Everyone in the company should be able to answer questions such as:

  • What is the company mission and vision?

  • What problem are we solving?

  • Who are the clients?

  • What benefits do they get from the solution?

  • Why is our solution better than others?

  • Is the Product B2B, B2C or B2B2C?

  • What is the company's sales funnel like and how does it work?

  • What are the company's main business metrics?

  • What is the customer journey?

Finally, the big takeaway for us is that the product team is not the most important team in the company. The most important team is the company as a whole, aligned as one single team to improve week over week its ability to collaborate and make magic happen. However, the product team is a facilitator to show the path and align all departments. 

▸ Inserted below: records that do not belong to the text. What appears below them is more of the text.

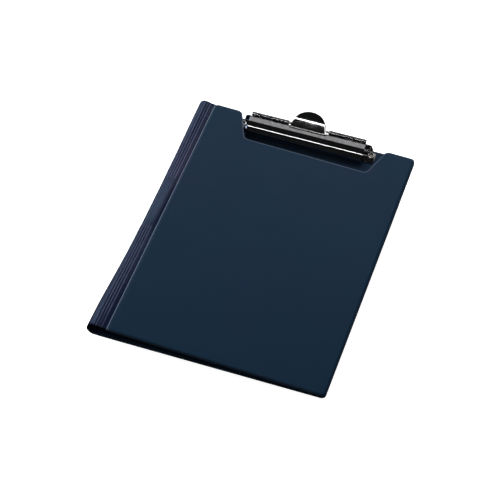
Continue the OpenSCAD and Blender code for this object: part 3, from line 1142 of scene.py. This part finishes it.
class CLIPBOARD_OT_stage(bpy.types.Operator):
    """Make the floor, the studio lights and the camera"""

    bl_idname = "clipboard.stage"
    bl_label = "Stage"
    bl_options = {"REGISTER", "UNDO"}

    def execute(self, context):
        stage = context.scene.clipboard_stage
        scene = context.scene
        scene.view_settings.view_transform = "Standard"

        bm = bmesh.new()
        bmesh.ops.create_circle(bm, cap_ends=True, segments=96, radius=6.0)
        mesh = bpy.data.meshes.new("floor")
        bm.to_mesh(mesh)
        bm.free()
        floor = bpy.data.objects.new("floor", mesh)
        # Low enough for the cover to fold back under the back panel
        floor.location.z = -stage.floor_drop
        floor.visible_diffuse = False
        floor.visible_glossy = False
        scene.collection.objects.link(floor)
        paint = bpy.data.materials.new("Floor white")
        paint.use_nodes = True
        tree = paint.node_tree
        shader = tree.nodes["Principled BSDF"]
        shader.inputs["Base Color"].default_value = (0.8, 0.8, 0.8, 1)
        shader.inputs["Roughness"].default_value = 0.9
        shader.inputs["Emission Color"].default_value = (1, 1, 1, 1)
        shader.inputs["Emission Strength"].default_value = 0.95 * stage.floor_tone
        mesh.materials.append(paint)

        world = bpy.data.worlds.new("Studio")
        world.use_nodes = True
        scene.world = world
        tree = world.node_tree
        tree.nodes.clear()
        rays = tree.nodes.new("ShaderNodeLightPath")
        seen = tree.nodes.new("ShaderNodeBackground")
        seen.inputs["Color"].default_value = (1, 1, 1, 1)
        seen.inputs["Strength"].default_value = 1.0
        room = tree.nodes.new("ShaderNodeBackground")
        room.inputs["Color"].default_value = (0.95, 0.97, 1, 1)
        room.inputs["Strength"].default_value = 0.015
        mix = tree.nodes.new("ShaderNodeMixShader")
        out = tree.nodes.new("ShaderNodeOutputWorld")
        tree.links.new(rays.outputs["Is Camera Ray"], mix.inputs[0])
        tree.links.new(room.outputs[0], mix.inputs[1])
        tree.links.new(seen.outputs[0], mix.inputs[2])
        tree.links.new(mix.outputs[0], out.inputs["Surface"])

        clip_middle = (JAW_LOW + JAW_HIGH) / 2
        middle = (0, 0, 0)
        blue = (0.50, 0.68, 1.0)
        for lamp in (
            ("front_strip", clip_middle, (-0.1899, -0.4868, 0.8525), 1.8, 2.2, 0.062, 12.0),
            ("rear_panel", clip_middle, (-0.12, 0.68, 0.72), 2.2, 1.7, 0.75, 0.60),
            ("rear_left_box", middle, (-0.66, 0.62, 0.40), 2.2, 0.9, 1.5, 2.3, blue),
            ("right_panel", middle, (0.80, -0.55, 0.42), 2.4, 0.9, 1.1, 0.6),
            ("left_panel", middle, (-0.92, -0.38, 0.30), 2.4, 0.8, 0.9, 0.5),
        ):
            soft_light(*lamp)
        # These light the foil without showing in the plated steel
        for name, direction, width, brightness in (
            ("key_box", (-0.12, 0.80, 0.54), 1.65, 14.3),
            ("rear_fill", (0.35, 0.80, 0.35), 2.4, 1.0),
            ("left_fill", (-0.9, 0.1, 0.3), 1.8, 0.35),
            ("front_fill", (-0.15, -0.95, 0.25), 1.8, 0.45),
        ):
            lamp = soft_light(name, middle, direction, 3.0, width, width, brightness)
            lamp.visible_glossy = False

        camera = bpy.data.cameras.new("camera")
        camera.lens = stage.lens
        camera.sensor_width = 36
        camera.clip_start = 0.05
        camera.clip_end = 30
        eye = bpy.data.objects.new("camera", camera)
        eye.location = stage.camera_place
        eye.rotation_euler = (math.pi / 2 - stage.camera_elevation, 0, stage.camera_azimuth)
        scene.collection.objects.link(eye)
        scene.camera = eye
        return {"FINISHED"}


class CLIPBOARD_PT_panel(bpy.types.Panel):
    """Lists the clipboard's pieces and the sizes that shape them"""

    bl_label = "Clipboard"
    bl_idname = "CLIPBOARD_PT_panel"
    bl_space_type = "VIEW_3D"
    bl_region_type = "UI"
    bl_category = "Clipboard"

    def draw(self, context):
        layout = self.layout
        for group in GROUPS:
            settings = getattr(context.scene, group)
            box = layout.box()
            for name in settings.__annotations__:
                box.prop(settings, name)
        for operator in OPERATORS:
            layout.operator(operator.bl_idname)


GROUPS = {
    "clipboard_foil": FoilSettings,
    "clipboard_cutout": CutoutSettings,
    "clipboard_spine": SpineSettings,
    "clipboard_clip": ClipSettings,
    "clipboard_stage": StageSettings,
}
OPERATORS = (
    CLIPBOARD_OT_back_panel, CLIPBOARD_OT_cover, CLIPBOARD_OT_boards, CLIPBOARD_OT_spine,
    CLIPBOARD_OT_base_plate, CLIPBOARD_OT_jaw, CLIPBOARD_OT_rod_and_spring, CLIPBOARD_OT_rivets,
    CLIPBOARD_OT_stage,
)


def register():
    for name, group in GROUPS.items():
        bpy.utils.register_class(group)
        setattr(bpy.types.Scene, name, PointerProperty(type=group))
    for operator in OPERATORS:
        bpy.utils.register_class(operator)
    bpy.utils.register_class(CLIPBOARD_PT_panel)


def unregister():
    bpy.utils.unregister_class(CLIPBOARD_PT_panel)
    for operator in reversed(OPERATORS):
        bpy.utils.unregister_class(operator)
    for name, group in reversed(list(GROUPS.items())):
        delattr(bpy.types.Scene, name)
        bpy.utils.unregister_class(group)


def main():
    register()
    for operator in OPERATORS:
        area, name = operator.bl_idname.split(".")
        getattr(getattr(bpy.ops, area), name)()


if __name__ == "__main__":
    main()
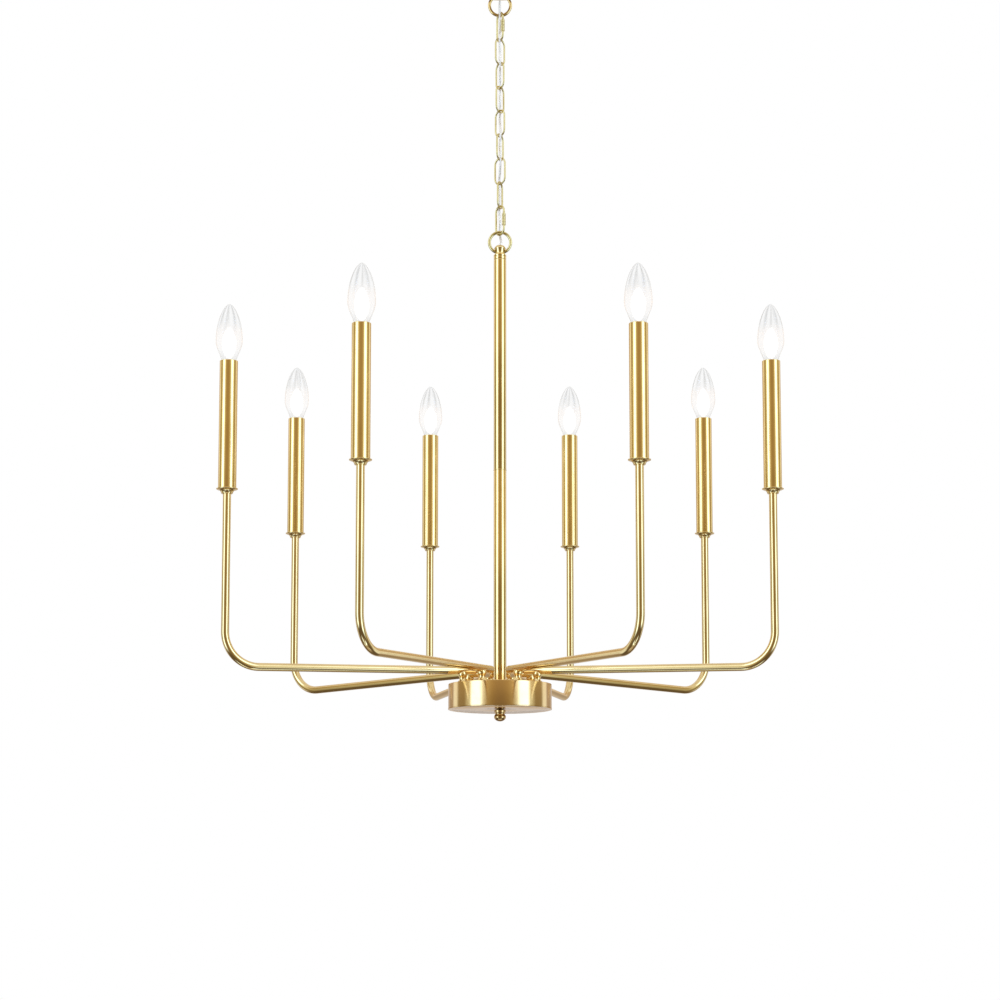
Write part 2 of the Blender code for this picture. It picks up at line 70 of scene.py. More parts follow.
# Ceiling fitting and chain; headings and twists in degrees
CANOPY_RADIUS = 62 * MM
CANOPY_DEPTH = 27 * MM
CANOPY_CORNER = 14 * MM
CANOPY_WALL = 1.2 * MM
BOSS_RADIUS = 9.5 * MM
BOSS_BOTTOM = -33.5 * MM
STUD_RADIUS = 5 * MM
LOCK_NUT_TOP = -2.7 * MM
BRACKET_SCREW_SPACING = 83 * MM
RING_RADIUS = 14.8 * MM
RING_WIRE = 2.1 * MM
TOP_RING_CENTRE = -54.3 * MM
LINK_COUNT = 7
LINK_PITCH = 34.5 * MM
LINK_HALF_WIDTH = 9 * MM
LINK_WIRE = 1.25 * MM
QUICK_PITCH = 38 * MM
QUICK_HALF_WIDTH = 8.4 * MM
QUICK_WIRE = 1.4 * MM
BARREL_RADIUS = 2.7 * MM
BARREL_LENGTH = 17 * MM
BARREL_RIDGES = 8
LINK_TWIST = 3.5
ODD_LINK_ANGLE = 45.0
EVEN_LINK_ANGLE = -62.0
BOTTOM_QUICK_ANGLE = -50.0

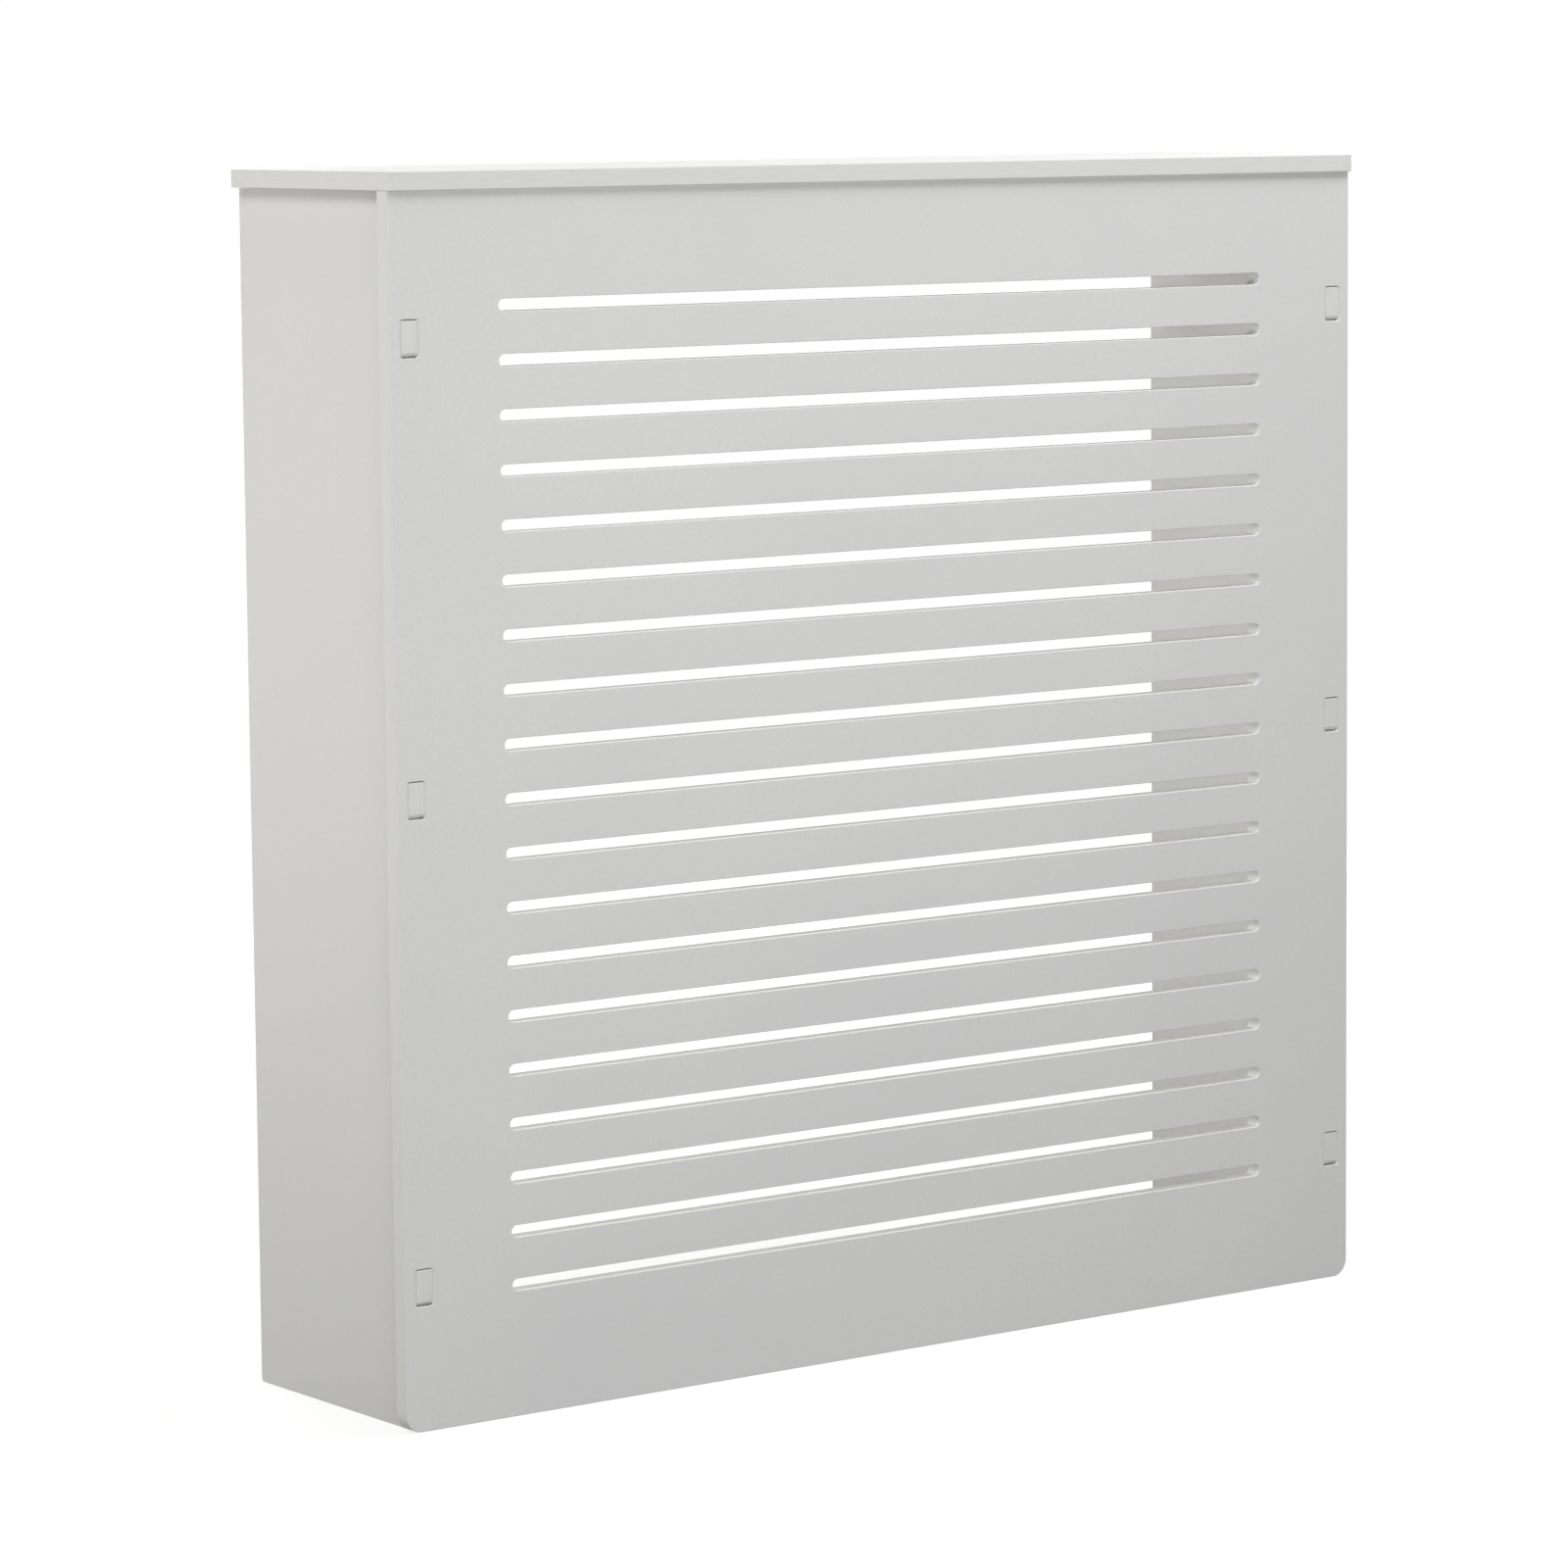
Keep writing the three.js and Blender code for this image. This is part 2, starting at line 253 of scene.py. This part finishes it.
def zinc_plate(name, tone, brush_along):
    """Bright zinc plate on pressed steel, with the faint rolling lines of the sheet."""
    material, nodes = new_material(name)
    place = nodes.add("ShaderNodeTexCoord", output="Object")
    bloom = nodes.noise(place, 260.0, detail=3.0)
    lines = nodes.noise(nodes.stretched(place, 24 * EVEN - 22.0 * brush_along), 110.0)
    grit = nodes.noise(place, 2600.0, detail=2.0)
    dark, light = tone
    finish_material(nodes, {
        "Base Color": nodes.blend(nodes.ramp(bloom, (0.3, 0.0), (0.7, 1.0)), dark, light),
        "Metallic": 1.0,
        "Roughness": 0.27 + 0.14 * bloom + 0.08 * lines,
        "Normal": nodes.bump(lines * (0.006 * MM) + grit * (0.004 * MM)),
    })
    return material


def bare_beech(name):
    """Planed beech whose grain runs along X, with its short dark flecks."""
    material, nodes = new_material(name)
    place = nodes.add("ShaderNodeTexCoord", output="Object")
    grain = nodes.noise(nodes.stretched(place, (0.08, 1, 1)), 900.0, detail=4.0)
    flecks = nodes.noise(nodes.stretched(place, (0.25, 1, 1)), 1500.0, detail=1.0)
    wood = nodes.blend(nodes.ramp(grain, (0.35, 0.0), (0.65, 1.0)),
                       colour(196, 160, 118), colour(218, 186, 146))
    finish_material(nodes, {
        "Base Color": nodes.blend(nodes.ramp(flecks, (0.62, 0.0), (0.7, 0.8)), wood,
                                  colour(150, 108, 70)),
        "Roughness": 0.62 + 0.12 * grain,
        "Normal": nodes.bump(grain * (0.04 * MM)),
    })
    return material


# Outlines in a plane, in metres

def arc(centre, radius, start, sweep, steps):
    """Points on an arc, in degrees, ends included."""
    turns = [math.radians(start + sweep * i / steps) for i in range(steps + 1)]
    return [(centre[0] + radius * math.cos(t), centre[1] + radius * math.sin(t)) for t in turns]


def rounded_rectangle(left, bottom, right, top, radii, steps=10):
    """A rectangle with its own radius at each corner, from bottom left round to top left."""
    corners = ((left, bottom, 180), (right, bottom, 270), (right, top, 0), (left, top, 90))
    points = []
    for (x, y, start), radius in zip(corners, radii):
        if radius:
            centre = (x + radius if x == left else x - radius, y + radius if y == bottom else y - radius)
            points += arc(centre, radius, start, 90, steps)
        else:
            points.append((x, y))
    return points


def round_ended(x, y, length, width, steps=14):
    """A lying slot with half-round ends."""
    radius, reach = width / 2, (length - width) / 2
    return arc((x + reach, y), radius, -90, 180, steps) + arc((x - reach, y), radius, 90, 180, steps)


# Meshes

def plate(outline, holes, thickness, arris):
    """A plate about its own XY plane: an outline and its holes, filled and extruded with
    rounded arrises. The curve is drawn in millimetres, where its fill is exact enough."""
    curve = bpy.data.curves.new("plate", "CURVE")
    curve.dimensions = "2D"
    curve.fill_mode = "BOTH"
    curve.extrude = (thickness / 2 - arris) / MM
    curve.bevel_depth = arris / MM
    curve.bevel_resolution = 2
    curve.offset = -arris / MM
    for ring in (outline, *holes):
        spline = curve.splines.new("POLY")
        spline.points.add(len(ring) - 1)
        for point, (x, y) in zip(spline.points, ring):
            point.co = (x / MM, y / MM, 0, 1)
        spline.use_cyclic_u = True
    holder = bpy.data.objects.new("plate", curve)
    mesh = bpy.data.meshes.new_from_object(holder)
    bpy.data.objects.remove(holder)
    bpy.data.curves.remove(curve)
    solid = bmesh.new()
    solid.from_mesh(mesh)
    bpy.data.meshes.remove(mesh)
    bmesh.ops.remove_doubles(solid, verts=solid.verts, dist=0.01)
    solid.transform(Matrix.Scale(MM, 4))
    return solid


def lofted(rings):
    """A closed solid through rings of equally many points, with its first and last rings filled."""
    solid = bmesh.new()
    made = [[solid.verts.new(point) for point in ring] for ring in rings]
    for low, high in zip(made, made[1:]):
        for i in range(len(low)):
            j = (i + 1) % len(low)
            solid.faces.new((low[i], low[j], high[j], high[i]))
    solid.faces.new(reversed(made[0]))
    solid.faces.new(made[-1])
    return solid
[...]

Of course, we are not perfect, but we went from building what we thought we needed to build to building what research, experimentation and iteration tell us delivers greater value. More importantly, the whole organization knows and gives feedback about these findings. Our most important meeting is not the all-hands but the customer feedback meeting, where all teams that have direct contact with customers or professionals share with everyone the result of research, interviews, surveys and that features follow-up. Then we give the space to absolutely everyone to share their points of view, feedback or ideas. 

Quoting Einstein: “If I had an hour to solve a problem I'd spend 55 minutes thinking about the problem and five minutes thinking about solutions.”  I would add to Einstein's quote: Also understand the context and work hard aligning all the teams to deliver these solutions in the best possible way.